Cerberus Shoal
The Land We All Believe In
North East Indie Records
Click to hear: “The Land We All Believe In”
Cerberus Shoal’s new album, released today, is the best record this South Portland-based collective has produced since it formed a decade ago. Taken as a whole, it’s by far the most melodic, composed, and tuneful Shoal offering in their bizarre discography.
Which is not to say The Land We All Believe In isn’t creepy as hell. It is, and then some. It fact, it’ll make a great Halloween record, sure to scare the crap out of parents and kids alike. Just hope Homeland Security doesn’t come knockin’, because this is also a very political album. Suffice it to say Bush didn’t win the Shoal vote, and I suspect Kerry didn’t do so hot, either.
The six songs here could be six parts of an avant-garde political puppet show, complete with encore. The addition of writer Karl Greenwald to the Shoal line-up a couple years ago has brought a strong – and quite twisted — dramatic element to the group’s work, plus a whole lot more lyrics. With this album, it sounds like the rest of the band has fully realized how best to match those words to its remarkable music.
The last full-length the band recorded, 2003’s Chaiming the Knoblessone, was ultimately too far out for its own good, too difficult to listen to with any frequency. The Land is a pop record, by comparison.
Originally an all-male affair, Cerberus Shoal now has two women in the group, Colleen Kinsella and Erin Davidson, and their voices weave together beautifully, even when things get weird. Which they do. A lot.
Chriss Sutherland also sings, as he has since the beginning, and he’s never sounded stronger. Or weirder. His turn on “Wyrm” sounds like a fervent chant sung in half English-half Aramaic. Meanwhile, the group pounds and saws away at what sounds like a Sufi jam session held in a construction zone. Four minutes in, things really get crazy.
Davidson and Kinsella are a great pairing in the band, but it’s also got two top-notch drummers/percussionists on this album: Shoal vet Tom Rogers and Tim Morin, late of Vacationland. The group’s intricate, trance-inducing rhythms have always been a hallmark and strong point. Double that for this record.
Caleb Mulkerin plucks a lot of banjo on this album, and Kinsella squeezes an eerie accordion, giving much of The Land the feel of old-timey American music gone awry in a Middle Eastern sonic context – again, a fine compliment to the subject matter.

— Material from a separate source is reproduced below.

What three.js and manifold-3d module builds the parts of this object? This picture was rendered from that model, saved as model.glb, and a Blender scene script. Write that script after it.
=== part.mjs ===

The strongest song on here is “The Ghosts Are Greedy,” a 15-minute acid trip in several movements. Kinsella and Davidson’s voices twirl around one other to fantastic effect in the first third; Greenwald channels William S. Burroughs in the middle “Dr. Drano needs you … mentally”; and the band takes it out in a gorgeous shimmer of pop, replete with swells of what sounds like Hawaiian pedal steel.
Who knows what all was twanged and banged on this densely textured record – I swear I heard a kitchen sink in “Wyrm.” The band recorded once again with Scott Colburn, mostly at Bandsaw Studios in Bayside. The sound quality is excellent, as is the album artwork by (as usual) Kinsella, in collaboration with Greenwald.
If you’ve read this far, and you’re new to the band, you should also know that for all its riches, The Land will most likely leave you cold. This is cerebral stuff, largely devoid of emotion save rage and a certain weary despair.
But don’t blame the band for this. Their Land is our land, too: the album is dedicated to “All the Folks residing in The Land We All Believe In.” Cerberus Shoal deserve credit for pointing out the inconvenient fact we’re trapped in a nightmare. Be careful what you believe, and as they implore on the CD tray card, “…be good.”